Date: Thu, 30 Oct 97 21:10:31 -0400
From: Joe Auty <firstname.lastname@example.org>
Subject: An afternoon with Roger Ingram
Roger Ingram came to my school in Toronto today to do a clinic...
I was quite impressed with his clinic, not to mention playing.. Roger is a very articulate, and kind guy.. and quite approachable. In fact, some other students and I are having him give us a lesson in his hotel room this Saturday - he was very willing and enthusiastic to do this!
He started the clinic off by giving a brief bio of his work (he's currently touring with Ray Charles), and then proceeded to discuss his warmup. His warmup is virtually the same as Bobby Shew's (which he gave credit to at some point) since Roger was a student of Bobby's and admires his work and teachings a great deal. For those of you who aren't familiar with these teachings, it's simply lip fluttering to rejuvenate the muscle tissue in the face and whatnot. The next part of his warmup is a buzz w/o MP, followed by buzz w. MP. At this point, the warmup is virtually done, and he is able to try out a few notes on the horn. He spoke about differentiating a warmup from practice and feels that a warmup should only take 5 minutes or so. At this point he mentioned that his lips behave funny in the cold weather up here in Toronto, and was interested to find that all of us brass players in attendance play with wet lips.

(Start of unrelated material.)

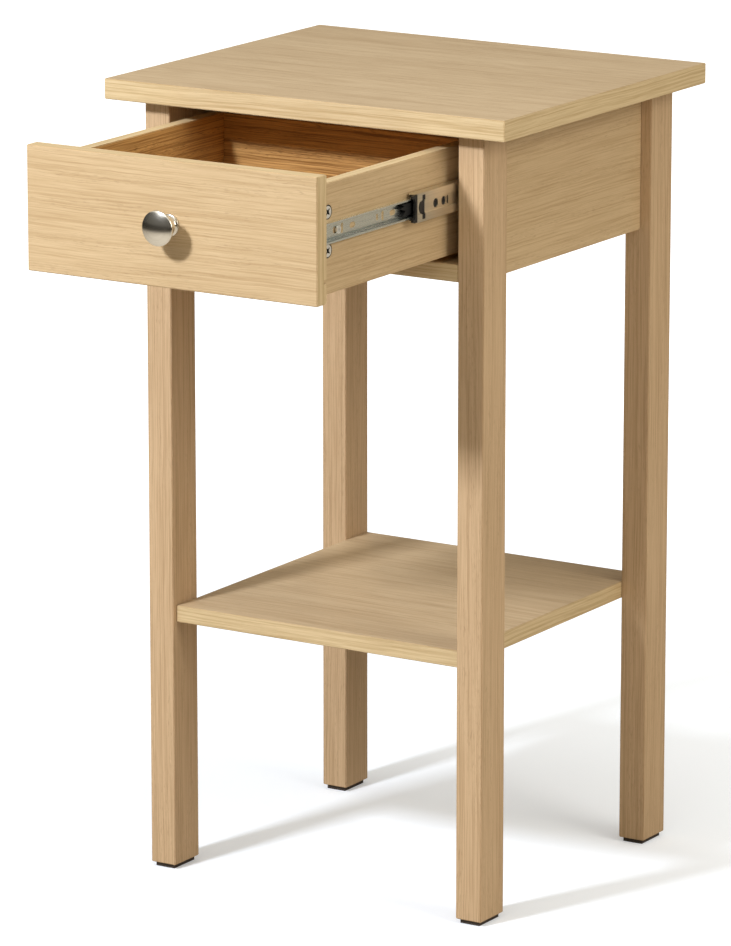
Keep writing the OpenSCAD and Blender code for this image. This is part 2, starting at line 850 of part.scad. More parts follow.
module drawer_cam_bolts() {
    pulled_out(drawer_open) drawer_cam_frames() cam_bolt(box_t, drawer_cam_reach);
}

module drawer_dowels() {
    pulled_out(drawer_open)
        drawer_dowel_frames() dowel(small_dowel_d, small_dowel_l, small_dowel_face_deep);
}

module drawer_back_screws() {
    pulled_out(drawer_open) back_screw_frames() screw(36, 2.4, 7.2, screw_d);
}

// ---- Knob -------------------------------------------------------------------------

// Out of the middle of the drawer front, along -Y
module knob_frame() {
    translate([0, y_front, front_z + front_h / 2]) rotate([90, 0, 0]) children();
}

// Points on an arc, from one angle to another
function arc(cx, cy, r, from, to, steps) =
    [for (i = [0:steps]) let (a = from + (to - from) * i / steps) [cx + r * cos(a), cy + r * sin(a)]];

// A turned knob: a flared foot, a hollow waist and a mushroom head with a
// low dome
module knob() {
    foot_r = knob_foot_d / 2;
    waist_r = knob_waist_d / 2;
    head_r = knob_d / 2;
    rim_r = 2.6;
    rim_h = knob_h - 4.2;
    dome = knob_h - rim_h - rim_r * 0.35;
    dome_r = (pow(head_r - rim_r * 0.4, 2) + dome * dome) / (2 * dome);
    dome_a = asin((head_r - rim_r * 0.4) / dome_r);
    waist_h = 8.5;
    flare_w = head_r - rim_r - waist_r;
    flare_h = rim_h - rim_r * 0.9 - waist_h;
    color("silver")
    pulled_out(drawer_open) knob_frame()
    difference() {
        rotate_extrude($fn = 64) polygon(concat(
            [[0, 0], [foot_r, 0], [foot_r, 1.6]],
            [for (i = [1:6]) let (t = i / 6)
                [foot_r + (waist_r - foot_r) * sin(90 * t), 1.6 + (waist_h - 1.6) * (1 - cos(90 * t))]],
            [for (i = [1:8]) let (t = i / 8)
                [waist_r + flare_w * (1 - cos(90 * t)), waist_h + flare_h * sin(90 * t)]],
            arc(head_r - rim_r, rim_h, rim_r, -70, 55, 6),
            [for (i = [8:-1:0]) let (a = dome_a * i / 8)
                [dome_r * sin(a) * (i == 8 ? 0.99 : 1), knob_h - dome_r * (1 - cos(a))]]
        ));
        translate([0, 0, -1]) cylinder(h = knob_screw_grip + 3, d = knob_screw_d + 2 * fit);
    }
}

// The machine screw that holds the knob, with its head inside the drawer
module knob_screw() {
    color("silver")
    pulled_out(drawer_open) knob_frame()
    difference() {
        union() {
            translate([0, 0, -front_t - 2.6]) cylinder(h = 2.6, d1 = 7, d2 = 8.2);
            translate([0, 0, -front_t - 0.1]) cylinder(h = front_t + knob_screw_grip, d = knob_screw_d);
        }
        for (turn = [0, 90])
            rotate([0, 0, turn]) translate([-2.2, -0.4, -front_t - 3.6]) cube([4.4, 0.8, 2.4]);
    }
}

// ---- Nodes ------------------------------------------------------------------------

top_panel();
bottom_panel();
back_panel();
shelf();
apron_dowels();
panel_dowels();
carcass_cam_locks();
carcass_cam_bolts();
cabinet_member_screws();
drawer_member_screws();
drawer_front();
drawer_back();
drawer_bottom();
drawer_cam_locks();
drawer_cam_bolts();
drawer_dowels();
drawer_back_screws();
knob();
knob_screw();
for (s = sides) {
    leg(s, "front");
    leg(s, "back");
    foot_pad(s, "front");
    foot_pad(s, "back");
    side_apron(s);
    cabinet_member(s);
    closing_stop(s);
    outer_ball_cage(s);
    outer_balls(s);
    middle_member(s);
    middle_bumper(s);
    inner_ball_cage(s);
    inner_balls(s);
    drawer_member(s);
    release_lever(s);
    drawer_side(s);
}
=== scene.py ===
import math

import bmesh
import bpy
import numpy as np
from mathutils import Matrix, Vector


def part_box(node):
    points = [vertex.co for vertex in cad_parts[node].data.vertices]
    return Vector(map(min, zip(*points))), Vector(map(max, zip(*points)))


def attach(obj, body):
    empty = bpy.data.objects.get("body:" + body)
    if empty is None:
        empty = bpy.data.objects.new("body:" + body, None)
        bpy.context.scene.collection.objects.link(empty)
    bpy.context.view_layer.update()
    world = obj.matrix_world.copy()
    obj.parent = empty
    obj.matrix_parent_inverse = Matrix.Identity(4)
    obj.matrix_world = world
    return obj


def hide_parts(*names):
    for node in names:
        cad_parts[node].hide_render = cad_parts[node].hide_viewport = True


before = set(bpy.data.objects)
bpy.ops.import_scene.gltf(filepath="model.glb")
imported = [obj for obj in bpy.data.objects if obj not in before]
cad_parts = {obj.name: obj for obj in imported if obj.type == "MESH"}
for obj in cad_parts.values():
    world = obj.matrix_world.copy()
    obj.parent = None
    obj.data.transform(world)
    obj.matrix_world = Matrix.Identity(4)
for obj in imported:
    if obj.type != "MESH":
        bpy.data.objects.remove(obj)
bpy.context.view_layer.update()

# ---- Studio --------------------------------------------------------------------------
# A white floor that runs out of view, a lamp in a soft box high in front and a
# little to the left, a weaker one at the right, and a room with dim walls under
# a pale ceiling that is brighter in front.
scene = bpy.context.scene
scene.view_settings.view_transform = "Standard"


def add(tree, kind, sockets=None, **settings):
    """A node of a kind, with its settings; a socket takes a value or the
    output of another node."""
    made = tree.nodes.new(kind)
    for key, value in settings.items():
        setattr(made, key, value)
    for key, value in (sockets or {}).items():
        if isinstance(value, bpy.types.NodeSocket):
            tree.links.new(value, made.inputs[key])
        else:
            made.inputs[key].default_value = value
    return made


def math_node(tree, operation, *values):
    return add(tree, "ShaderNodeMath", dict(enumerate(values)), operation=operation).outputs[0]


def ramp(tree, value, tint, stops):
    """A smooth change from stop to stop of a tint, each a place and a level."""
    made = add(tree, "ShaderNodeValToRGB", {"Fac": value})
    made.color_ramp.interpolation = "EASE"
    while len(made.color_ramp.elements) < len(stops):
        made.color_ramp.elements.new(0.5)
    for element, (place, level) in zip(made.color_ramp.elements, stops):
        element.position = place
        element.color = (*(level * part for part in tint), 1)
    return made.outputs["Color"]


def sphere_point(azimuth, elevation):
    """A unit vector from the part: azimuth 0 is the front, 90 the right."""
    a, e = math.radians(azimuth), math.radians(elevation)
    return Vector((math.sin(a) * math.cos(e), -math.cos(a) * math.cos(e), math.sin(e)))


camera_target = Vector((-0.04692, 0, 0.34109))
camera_distance = 5.2207
camera_azimuth, camera_elevation = 31.987, 13.432
camera = bpy.data.objects.new("camera", bpy.data.cameras.new("camera"))
camera.data.lens = 224.23
camera.location = camera_target + camera_distance * sphere_point(camera_azimuth, camera_elevation)
camera.rotation_euler = (camera_target - camera.location).to_track_quat("-Z", "Y").to_euler()
camera.data.clip_end = 60
scene.collection.objects.link(camera)
scene.camera = camera

room_tint = (1.0, 0.93, 0.79)
wall_level, ceiling_start, ceiling_level = 0.06, 0.58, 0.62
side_strength, front_strength = 1.1, 2.0
room = bpy.data.worlds.new("room")
room.use_nodes = True
tree = room.node_tree
direction = add(tree, "ShaderNodeSeparateXYZ", {
    0: add(tree, "ShaderNodeTexCoord").outputs["Generated"]}).outputs
walls = ramp(tree, direction["Z"], room_tint, [
    (0.0, wall_level), (0.40, wall_level), (0.50, ceiling_start), (1.0, ceiling_level)])
tree.links.new(walls, tree.nodes["Background"].inputs["Color"])
panel = add(tree, "ShaderNodeMapRange", {
    "Value": direction["Y"], "From Min": -0.35, "From Max": -0.6,
    "To Min": side_strength, "To Max": front_strength}).outputs[0]
tree.links.new(panel, tree.nodes["Background"].inputs["Strength"])
scene.world = room


def soft_box(name, place, target, size, watts, colour):
    """A square lamp that faces its target."""
    lamp = bpy.data.lights.new(name, "AREA")
    lamp.shape = "SQUARE"
    lamp.size = size
    lamp.energy = watts
    lamp.color = colour
    made = bpy.data.objects.new(name, lamp)
    made.location = place
    made.rotation_euler = (Vector(target) - Vector(place)).to_track_quat("-Z", "Y").to_euler()
    scene.collection.objects.link(made)


soft_box("key", place=(-0.51, -1.84, 1.77), target=(0, -0.1, 0.45),
         size=0.24, watts=46.5, colour=(0.955, 0.985, 1.03))
soft_box("side_light", place=(2.4, -0.3, 1.6), target=(0, 0, 0.4),
         size=1.3, watts=30.0, colour=(1.0, 0.95, 0.84))

floor_reach = 14.0
floor_mesh = bpy.data.meshes.new("floor")
floor_mesh.from_pydata(
    [(-floor_reach, -floor_reach, 0), (floor_reach, -floor_reach, 0),
     (floor_reach, floor_reach, 0), (-floor_reach, floor_reach, 0)], [], [(0, 1, 2, 3)])
floor = bpy.data.objects.new("floor", floor_mesh)
scene.collection.objects.link(floor)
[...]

Anyway, he played some high stuff for us and began to talk about how lead playing is not just range and power. He said that if you look up the word "lead" in the dictionary, you'll find a definition closer to the definition of a true lead player. In fact, he talked about Snookie Young and players like him a great deal with an evident HUGE respect, and mentioned that Bill Chase was the first player to have stuff written in the lead book which demanded both high chops, and lead playing (as opposed to bands like Kenton and Ellington where there was an altissimo trumpet player, and a lead player). He talked about other lead players (many I had never heard of), and said that he tries to use various players as examples for his own playing which he adjusts depending on the style of the band and time period, etc.
He mentioned that that double-D in the first track of Harry Connick's Blue Light CD was actually written for him, and not an opt 8va, and shared anecdotes of his time with Maynard, Woody Herman, etc. I learned that there is much more to lead playing than just being a throttle-it-to-the-wall blowhard. He spoke of playing with taste.
Roger is also a mouthpiece switcher.. he uses 3 or 4 different pieces depending on the work he has to do. He said that he would NOT play third trumpet with his lead piece because the bright sound he gets on his lead piece is downright "rude" to the lead player.. when asked (by me) when one should experiment with MP switching, he said "when you can play all of Arbans" and snickered. I guess in retrospect it wasn't' a great question since he does not know my playing or level of intellect and understanding of the horn. I know guys who furiously switch pieces trying to find quick fixes to everything. I thought it was cool that he emphasized on PRACTICE more so than equipment, and other such razzmatazz...
He said that Maynard used to love little tinker toys and had a nickname which I can't recall at this point, and loved the Blues Brothers movie... it was interesting hearing stories about a hero of mine on a personal level.... speaking of Maynard, I asked him something about Footpath Cafe in regards to MF's playing and he said that that album was something that was whipped up in 3 hours in some place in Belgium, and MF was simply having a bad day. He felt the CD should have never been released, but as logistics have it, it was.
He said that when he was young, he'd practice for 4 hours in his backyard with an old horn he bought in a pawnshop w. a mouthpiece made out of pure brass (at this point he knew VERY little about the trumpet), but eventually could play a double-A when he was 16 and became "obsessed" with his high range. He believes that anybody can learn to play a double-C and beyond.
He briefly demonstrated the Bobby Shew breathing system (the wedge) and said that he feels that using the wedge in the lower register is optional, but it is possible to use the wedge and play w/o tension. He made it clear that this, and his other teachings, is what works for HIM, and he's sure there are other ways to do the job.
In regards to teeth, he said that he has seen many people with bad teeth who could play well, and many people with perfect teeth (I think Bud Brisbois was an example) who could play. He also mentioned about a trombone player who chipped his tooth and instantly added range. He basically was saying that teeth are somewhat a mystery to him.
He mentioned that he is a big fan of principal symphonic trumpet players, but said that playing classical is not his bag...
Anyway, I hope you find this as interesting as it was for me.....!!